**Extracted data:**
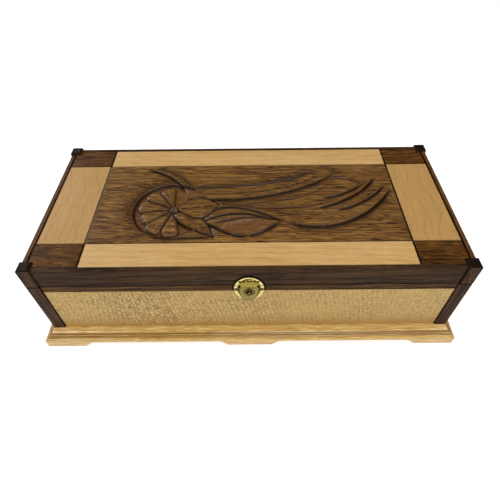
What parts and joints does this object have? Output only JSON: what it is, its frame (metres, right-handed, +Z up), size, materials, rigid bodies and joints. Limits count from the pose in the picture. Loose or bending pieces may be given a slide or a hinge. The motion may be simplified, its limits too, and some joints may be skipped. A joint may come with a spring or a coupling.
{
  "type": "wooden keepsake box",
  "caption": "Rectangular hinged-lid keepsake box in walnut and maple, with a carved lid panel, a moulded base on feet and a brass hasp, for storing small treasured items.",
  "frame": {"origin": "middle of the base at the level of its feet", "axes": "+Z up, X along the long side, the hasp on the -Y side and the hinges on the +Y side"},
  "size_m": [0.4836, 0.2296, 0.1317],
  "materials": {
    "maple_moulding": "satin lacquer, hard maple",
    "maple_figured": "satin lacquer, quartersawn figured maple",
    "maple_ply": "lacquered maple-faced ply",
    "stained_ply": "birch ply stained black on top",
    "maple_inlay": "satin lacquer, hard maple",
    "walnut_carved": "carved black walnut, lacquered",
    "walnut_inlay": "oiled black walnut",
    "walnut_posts": "oiled black walnut",
    "walnut_frame": "oiled black walnut",
    "brass_screws": "turned brass",
    "brass_hinge": "drawn brass, lightly polished",
    "brass_polished": "polished pressed brass, lacquered"
  },
  "bodies": {
    "case": {"base_moulding_back": "maple_moulding", "base_moulding_front": "maple_moulding", "base_moulding_left": "maple_moulding", "base_moulding_right": "maple_moulding", "bottom_panel": "maple_ply", "case_rail_back": "walnut_frame", "case_rail_front": "walnut_frame", "case_rail_left": "walnut_frame", "case_rail_right": "walnut_frame", "hasp_case_pins": "brass_polished", "hasp_case_plate": "brass_polished", "hinge_case_leaf_left": "brass_hinge", "hinge_case_leaf_right": "brass_hinge", "hinge_case_screws": "brass_screws", "maple_wall_back": "maple_figured", "maple_wall_front": "maple_figured", "maple_wall_left": "maple_figured", "maple_wall_right": "maple_figured", "post_back_left": "walnut_posts", "post_back_right": "walnut_posts", "post_front_left": "walnut_posts", "post_front_right": "walnut_posts"},
    "lid": {"carved_panel": "walnut_carved", "corner_block_back_left": "walnut_inlay", "corner_block_back_right": "walnut_inlay", "corner_block_front_left": "walnut_inlay", "corner_block_front_right": "walnut_inlay", "hasp_lid_pins": "brass_polished", "hasp_lid_plate": "brass_polished", "hasp_pin": "brass_polished", "hinge_lid_leaf_left": "brass_hinge", "hinge_lid_leaf_right": "brass_hinge", "hinge_lid_screws": "brass_screws", "hinge_pin_left": "brass_hinge", "hinge_pin_right": "brass_hinge", "inlay_strip_back": "maple_inlay", "inlay_strip_front": "maple_inlay", "inlay_strip_left": "maple_inlay", "inlay_strip_right": "maple_inlay", "lid_backer": "stained_ply", "lid_rail_back": "walnut_frame", "lid_rail_front": "walnut_frame", "lid_rail_left": "walnut_frame", "lid_rail_right": "walnut_frame", "post_cap_back_left": "walnut_posts", "post_cap_back_right": "walnut_posts", "post_cap_front_left": "walnut_posts", "post_cap_front_right": "walnut_posts"},
    "hasp": {"hasp_flap": "brass_polished", "hasp_knob": "brass_polished"}
  },
  "joints": [
    {"name": "lid_hinge", "type": "hinge", "parent": "case", "child": "lid", "pos_m": [0, 0.1045, 0.10395], "axis": [-1, 0, 0], "range_deg": [0, 95]},
    {"name": "hasp_hinge", "type": "hinge", "parent": "lid", "child": "hasp", "pos_m": [0, -0.10375, 0.1035], "axis": [-1, 0, 0], "range_deg": [0, 125]}
  ]
}
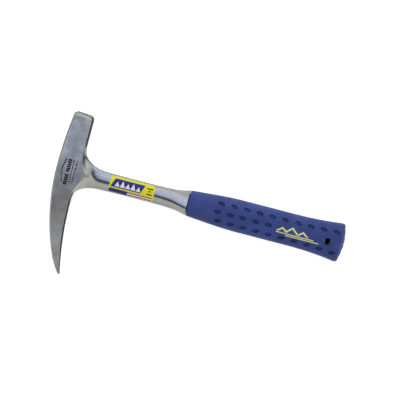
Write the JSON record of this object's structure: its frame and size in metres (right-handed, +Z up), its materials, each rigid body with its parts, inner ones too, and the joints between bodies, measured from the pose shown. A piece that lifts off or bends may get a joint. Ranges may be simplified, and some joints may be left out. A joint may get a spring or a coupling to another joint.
{
  "type": "rock hammer",
  "caption": "One-piece forged rock hammer with a square striking poll, a long curved pointed pick, an oval neck and a moulded dimpled grip.",
  "frame": {"origin": "centre of the underside of the bounding box, with the hammer lying flat on its side on that plane", "axes": "+X along the handle from the head to the butt, +Y the way the square poll strikes, +Z up through the thickness"},
  "size_m": [0.3296, 0.1804, 0.024],
  "materials": {
    "steel": "forged carbon steel, ground cheeks and a polished neck",
    "grip": "moulded blue nylon-vinyl, satin",
    "label": "printed film"
  },
  "bodies": {
    "root": {"forged_steel_body": "steel", "vinyl_grip": "grip", "neck_label": "label"}
  },
  "joints": []
}
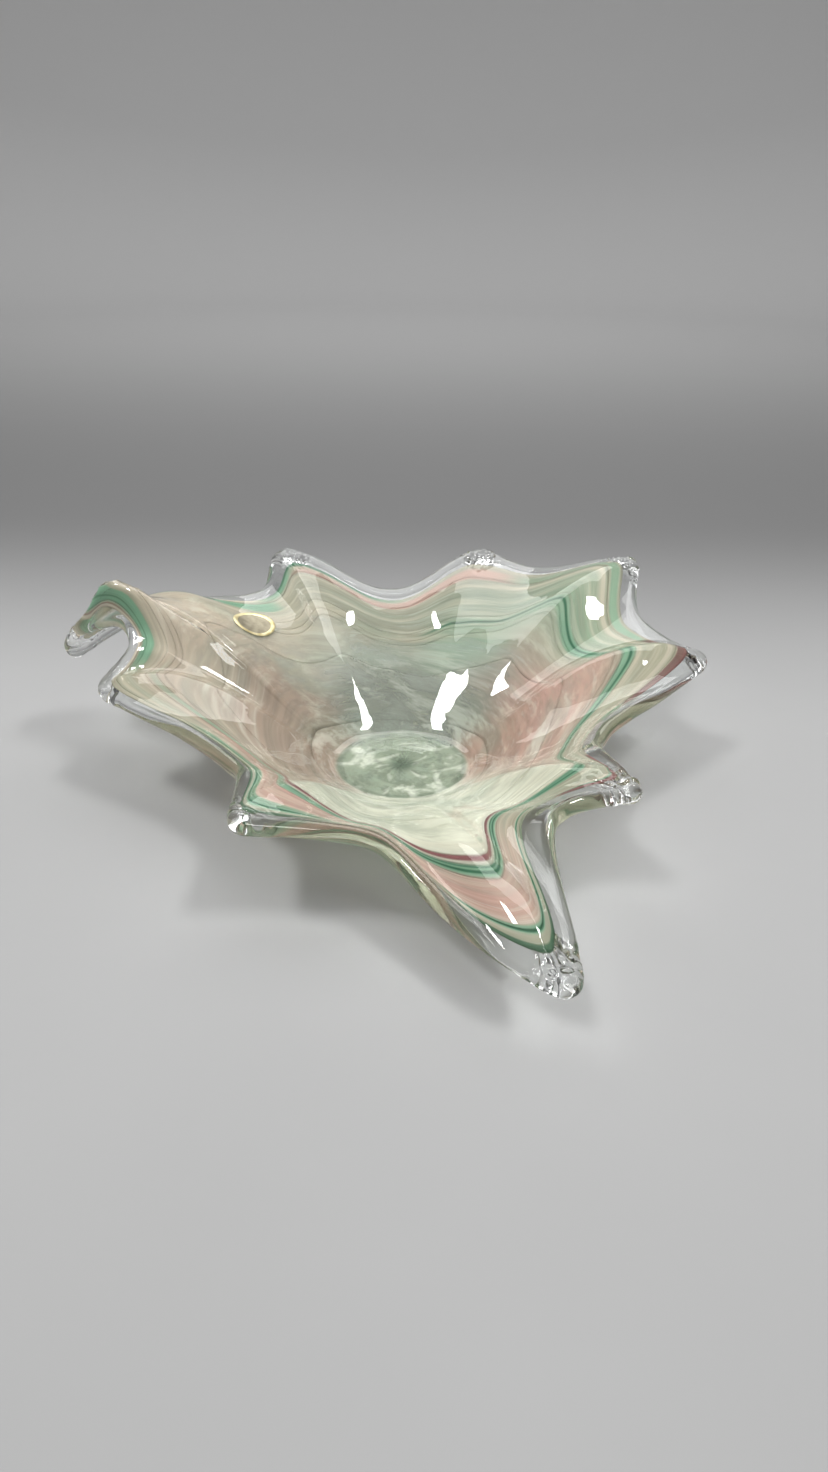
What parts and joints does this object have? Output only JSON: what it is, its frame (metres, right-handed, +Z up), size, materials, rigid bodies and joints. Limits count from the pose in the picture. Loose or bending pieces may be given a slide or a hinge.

**Task details:**
Copy out the whole listing, exactly as written.

**Solution to this task:**
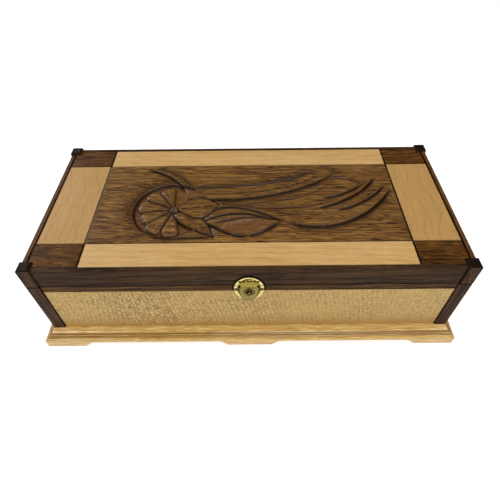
What parts and joints does this object have? Output only JSON: what it is, its frame (metres, right-handed, +Z up), size, materials, rigid bodies and joints. Limits count from the pose in the picture. Loose or bending pieces may be given a slide or a hinge. The motion may be simplified, its limits too, and some joints may be skipped. A joint may come with a spring or a coupling.
{
  "type": "wooden keepsake box",
  "caption": "Rectangular hinged-lid keepsake box in walnut and maple, with a carved lid panel, a moulded base on feet and a brass hasp, for storing small treasured items.",
  "frame": {"origin": "middle of the base at the level of its feet", "axes": "+Z up, X along the long side, the hasp on the -Y side and the hinges on the +Y side"},
  "size_m": [0.4836, 0.2296, 0.1317],
  "materials": {
    "maple_moulding": "satin lacquer, hard maple",
    "maple_figured": "satin lacquer, quartersawn figured maple",
    "maple_ply": "lacquered maple-faced ply",
    "stained_ply": "birch ply stained black on top",
    "maple_inlay": "satin lacquer, hard maple",
    "walnut_carved": "carved black walnut, lacquered",
    "walnut_inlay": "oiled black walnut",
    "walnut_posts": "oiled black walnut",
    "walnut_frame": "oiled black walnut",
    "brass_screws": "turned brass",
    "brass_hinge": "drawn brass, lightly polished",
    "brass_polished": "polished pressed brass, lacquered"
  },
  "bodies": {
    "case": {"base_moulding_back": "maple_moulding", "base_moulding_front": "maple_moulding", "base_moulding_left": "maple_moulding", "base_moulding_right": "maple_moulding", "bottom_panel": "maple_ply", "case_rail_back": "walnut_frame", "case_rail_front": "walnut_frame", "case_rail_left": "walnut_frame", "case_rail_right": "walnut_frame", "hasp_case_pins": "brass_polished", "hasp_case_plate": "brass_polished", "hinge_case_leaf_left": "brass_hinge", "hinge_case_leaf_right": "brass_hinge", "hinge_case_screws": "brass_screws", "maple_wall_back": "maple_figured", "maple_wall_front": "maple_figured", "maple_wall_left": "maple_figured", "maple_wall_right": "maple_figured", "post_back_left": "walnut_posts", "post_back_right": "walnut_posts", "post_front_left": "walnut_posts", "post_front_right": "walnut_posts"},
    "lid": {"carved_panel": "walnut_carved", "corner_block_back_left": "walnut_inlay", "corner_block_back_right": "walnut_inlay", "corner_block_front_left": "walnut_inlay", "corner_block_front_right": "walnut_inlay", "hasp_lid_pins": "brass_polished", "hasp_lid_plate": "brass_polished", "hasp_pin": "brass_polished", "hinge_lid_leaf_left": "brass_hinge", "hinge_lid_leaf_right": "brass_hinge", "hinge_lid_screws": "brass_screws", "hinge_pin_left": "brass_hinge", "hinge_pin_right": "brass_hinge", "inlay_strip_back": "maple_inlay", "inlay_strip_front": "maple_inlay", "inlay_strip_left": "maple_inlay", "inlay_strip_right": "maple_inlay", "lid_backer": "stained_ply", "lid_rail_back": "walnut_frame", "lid_rail_front": "walnut_frame", "lid_rail_left": "walnut_frame", "lid_rail_right": "walnut_frame", "post_cap_back_left": "walnut_posts", "post_cap_back_right": "walnut_posts", "post_cap_front_left": "walnut_posts", "post_cap_front_right": "walnut_posts"},
    "hasp": {"hasp_flap": "brass_polished", "hasp_knob": "brass_polished"}
  },
  "joints": [
    {"name": "lid_hinge", "type": "hinge", "parent": "case", "child": "lid", "pos_m": [0, 0.1045, 0.10395], "axis": [-1, 0, 0], "range_deg": [0, 95]},
    {"name": "hasp_hinge", "type": "hinge", "parent": "lid", "child": "hasp", "pos_m": [0, -0.10375, 0.1035], "axis": [-1, 0, 0], "range_deg": [0, 125]}
  ]
}
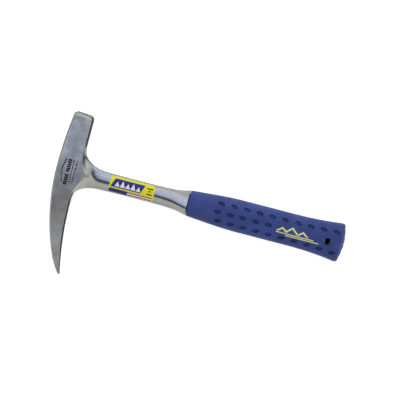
Write the JSON record of this object's structure: its frame and size in metres (right-handed, +Z up), its materials, each rigid body with its parts, inner ones too, and the joints between bodies, measured from the pose shown. A piece that lifts off or bends may get a joint. Ranges may be simplified, and some joints may be left out. A joint may get a spring or a coupling to another joint.
{
  "type": "rock hammer",
  "caption": "One-piece forged rock hammer with a square striking poll, a long curved pointed pick, an oval neck and a moulded dimpled grip.",
  "frame": {"origin": "centre of the underside of the bounding box, with the hammer lying flat on its side on that plane", "axes": "+X along the handle from the head to the butt, +Y the way the square poll strikes, +Z up through the thickness"},
  "size_m": [0.3296, 0.1804, 0.024],
  "materials": {
    "steel": "forged carbon steel, ground cheeks and a polished neck",
    "grip": "moulded blue nylon-vinyl, satin",
    "label": "printed film"
  },
  "bodies": {
    "root": {"forged_steel_body": "steel", "vinyl_grip": "grip", "neck_label": "label"}
  },
  "joints": []
}
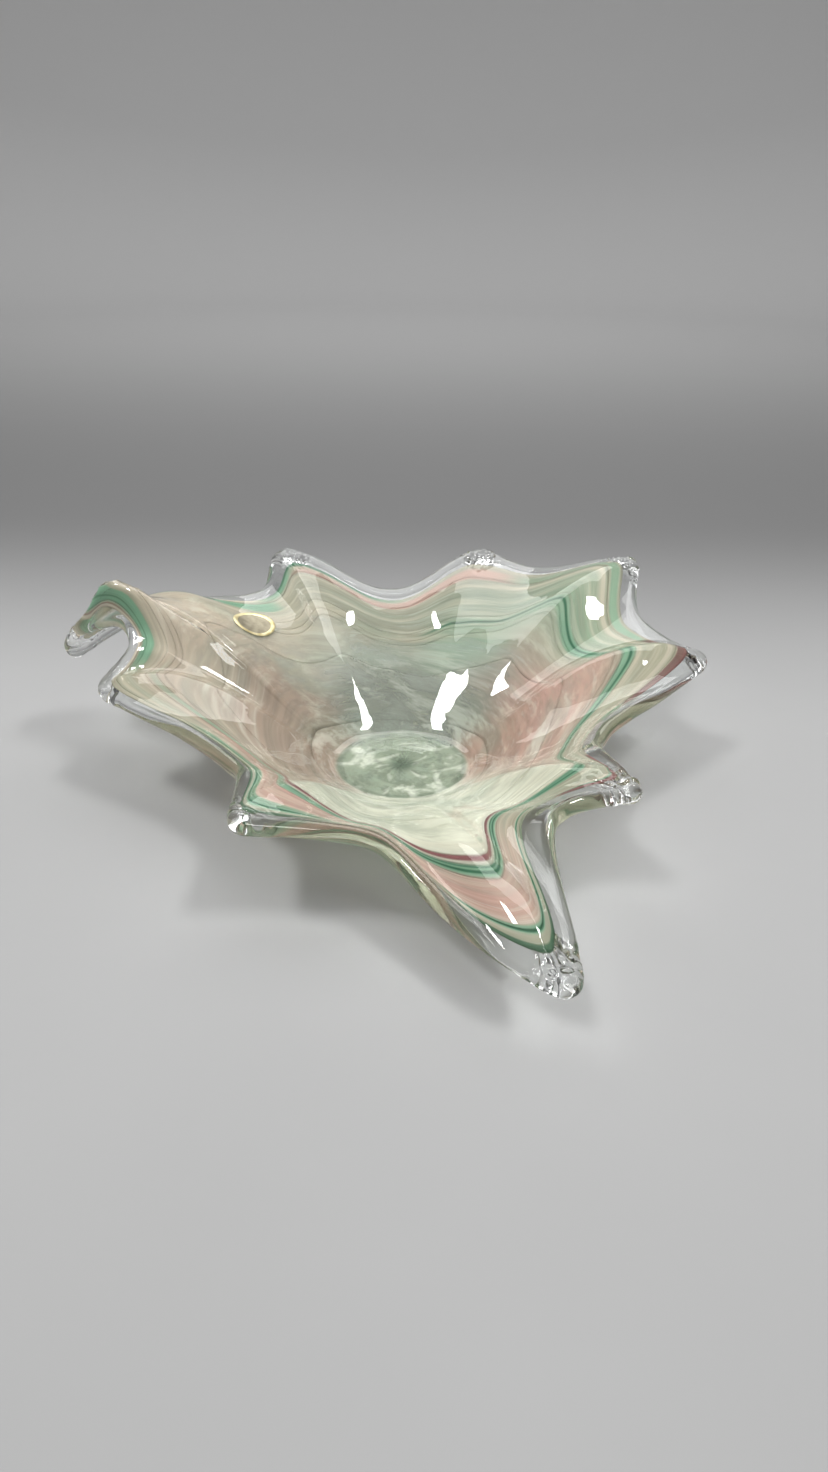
What parts and joints does this object have? Output only JSON: what it is, its frame (metres, right-handed, +Z up), size, materials, rigid bodies and joints. Limits count from the pose in the picture. Loose or bending pieces may be given a slide or a hinge.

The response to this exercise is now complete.